• _Objective_: The listing below should be written out exactly; please include all of it.

--- START ---

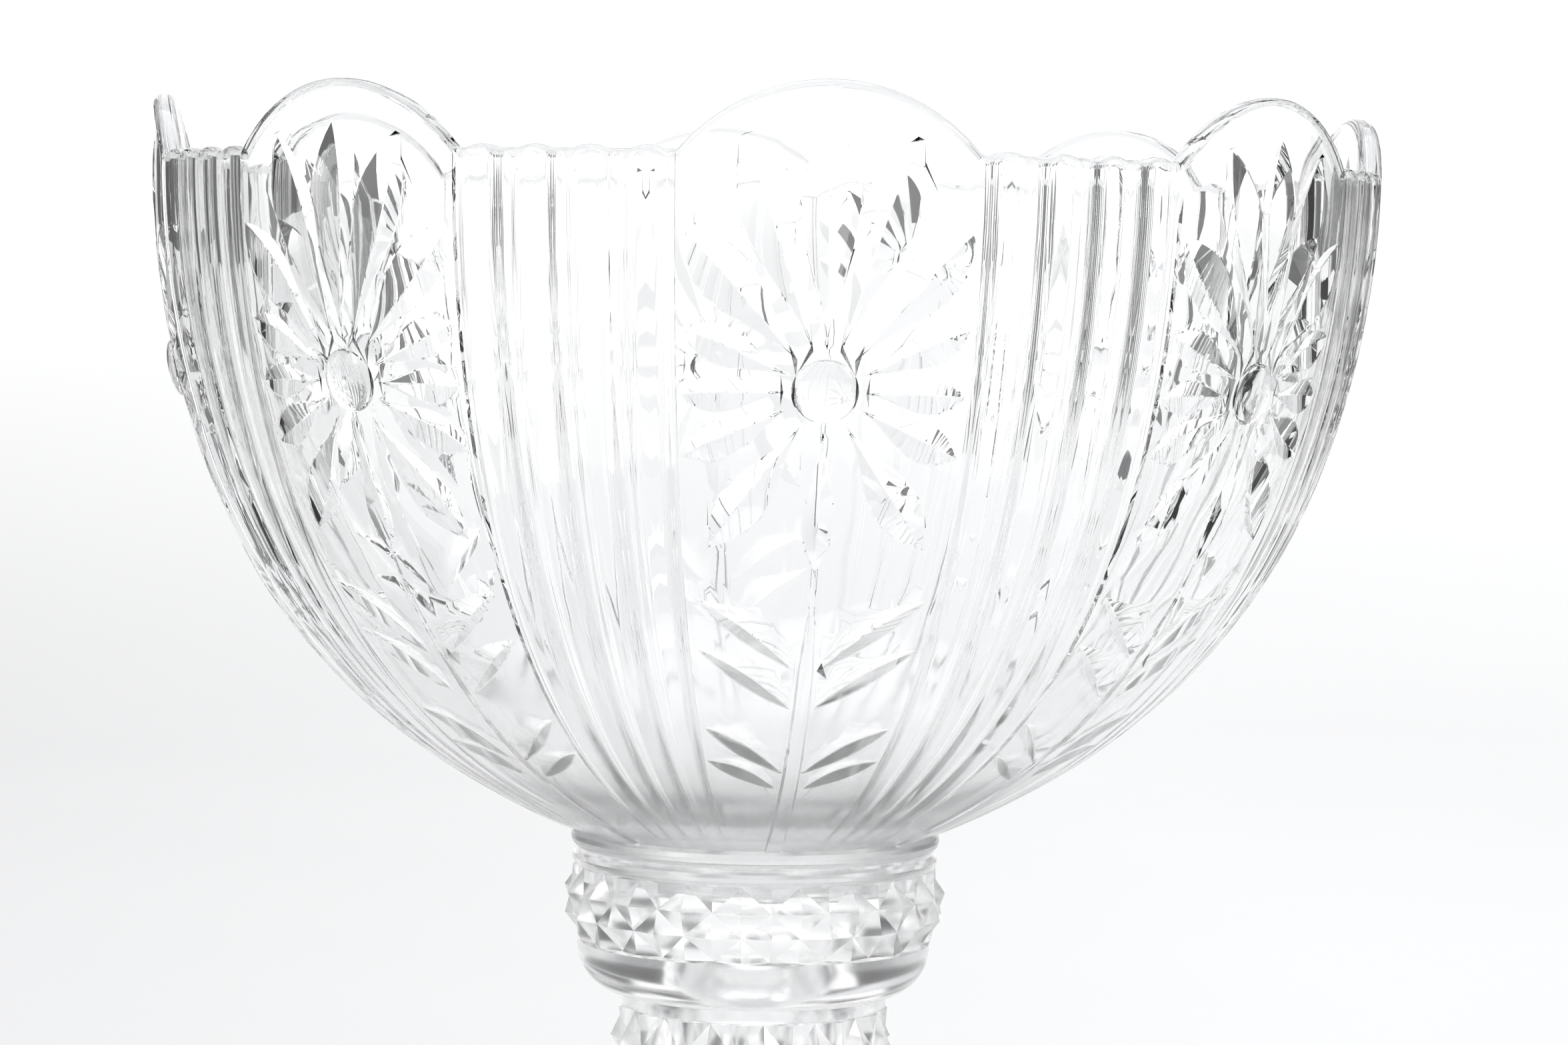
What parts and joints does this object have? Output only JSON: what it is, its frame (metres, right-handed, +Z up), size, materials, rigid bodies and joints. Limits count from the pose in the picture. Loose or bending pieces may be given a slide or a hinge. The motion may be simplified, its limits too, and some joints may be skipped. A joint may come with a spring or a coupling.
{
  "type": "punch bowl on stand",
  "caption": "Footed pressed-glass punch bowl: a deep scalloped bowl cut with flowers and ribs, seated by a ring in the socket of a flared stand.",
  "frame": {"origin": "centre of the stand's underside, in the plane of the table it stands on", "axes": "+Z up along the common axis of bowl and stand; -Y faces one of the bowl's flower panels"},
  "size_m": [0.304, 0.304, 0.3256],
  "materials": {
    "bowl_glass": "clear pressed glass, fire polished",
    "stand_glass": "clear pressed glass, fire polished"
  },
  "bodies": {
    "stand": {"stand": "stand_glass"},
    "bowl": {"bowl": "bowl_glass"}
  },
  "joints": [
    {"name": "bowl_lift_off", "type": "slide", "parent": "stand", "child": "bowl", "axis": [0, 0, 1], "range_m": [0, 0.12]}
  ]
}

--- END ---

• _Output below_:
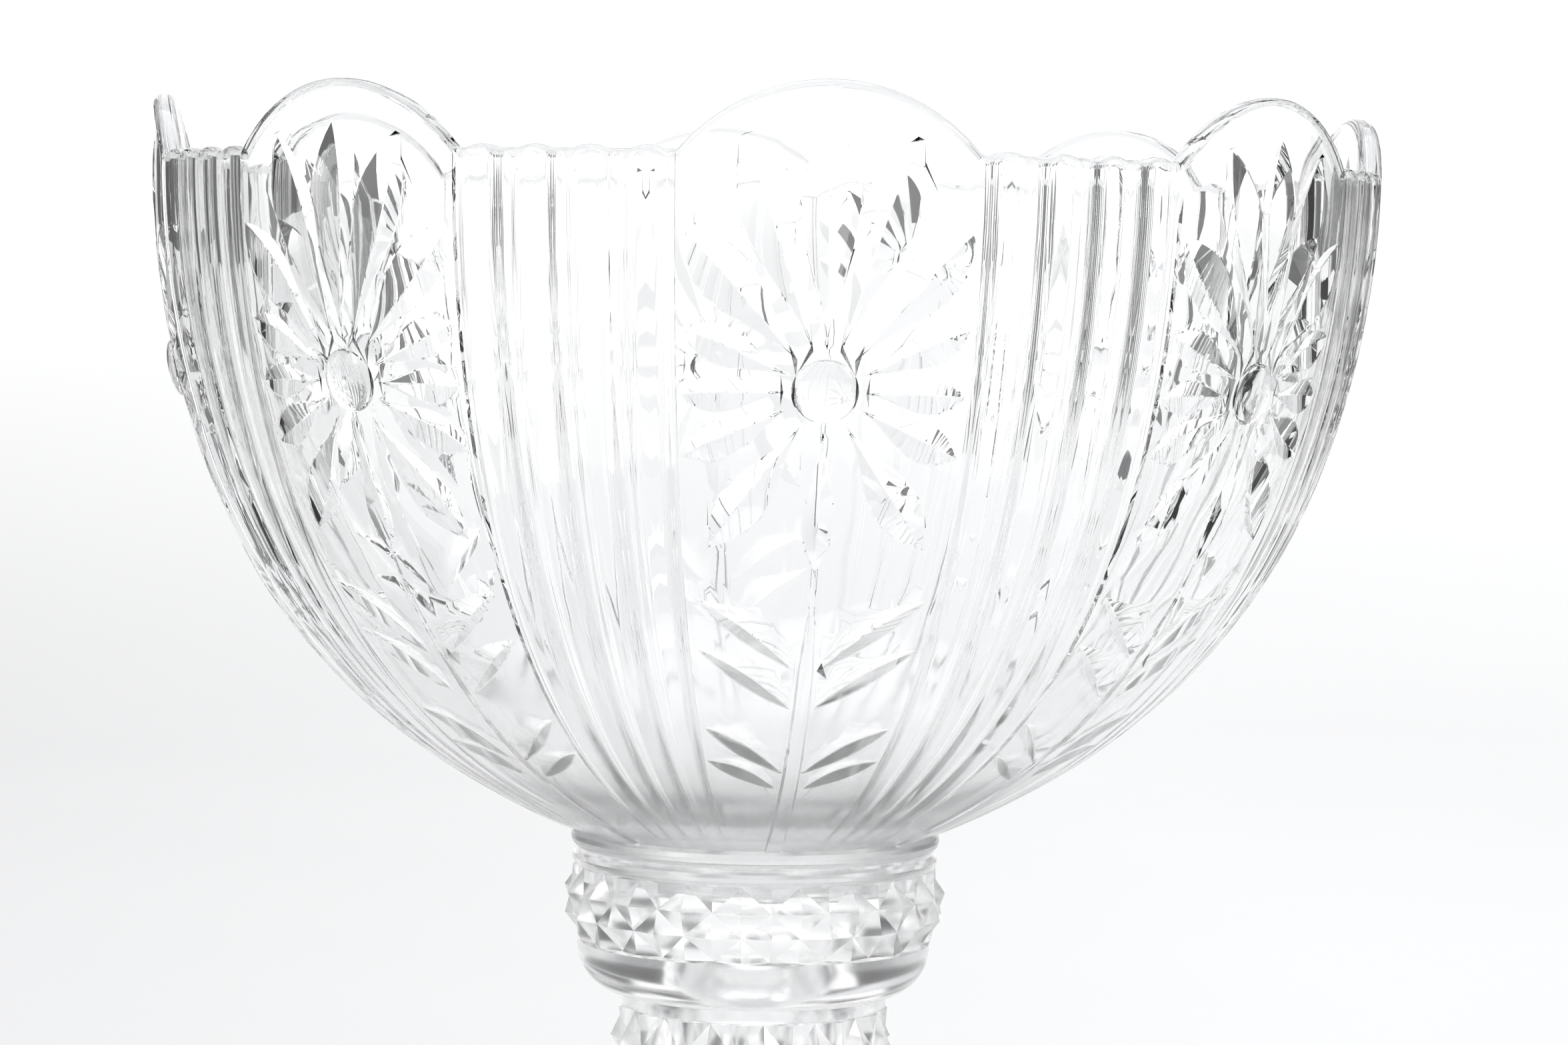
What parts and joints does this object have? Output only JSON: what it is, its frame (metres, right-handed, +Z up), size, materials, rigid bodies and joints. Limits count from the pose in the picture. Loose or bending pieces may be given a slide or a hinge. The motion may be simplified, its limits too, and some joints may be skipped. A joint may come with a spring or a coupling.
{
  "type": "punch bowl on stand",
  "caption": "Footed pressed-glass punch bowl: a deep scalloped bowl cut with flowers and ribs, seated by a ring in the socket of a flared stand.",
  "frame": {"origin": "centre of the stand's underside, in the plane of the table it stands on", "axes": "+Z up along the common axis of bowl and stand; -Y faces one of the bowl's flower panels"},
  "size_m": [0.304, 0.304, 0.3256],
  "materials": {
    "bowl_glass": "clear pressed glass, fire polished",
    "stand_glass": "clear pressed glass, fire polished"
  },
  "bodies": {
    "stand": {"stand": "stand_glass"},
    "bowl": {"bowl": "bowl_glass"}
  },
  "joints": [
    {"name": "bowl_lift_off", "type": "slide", "parent": "stand", "child": "bowl", "axis": [0, 0, 1], "range_m": [0, 0.12]}
  ]
}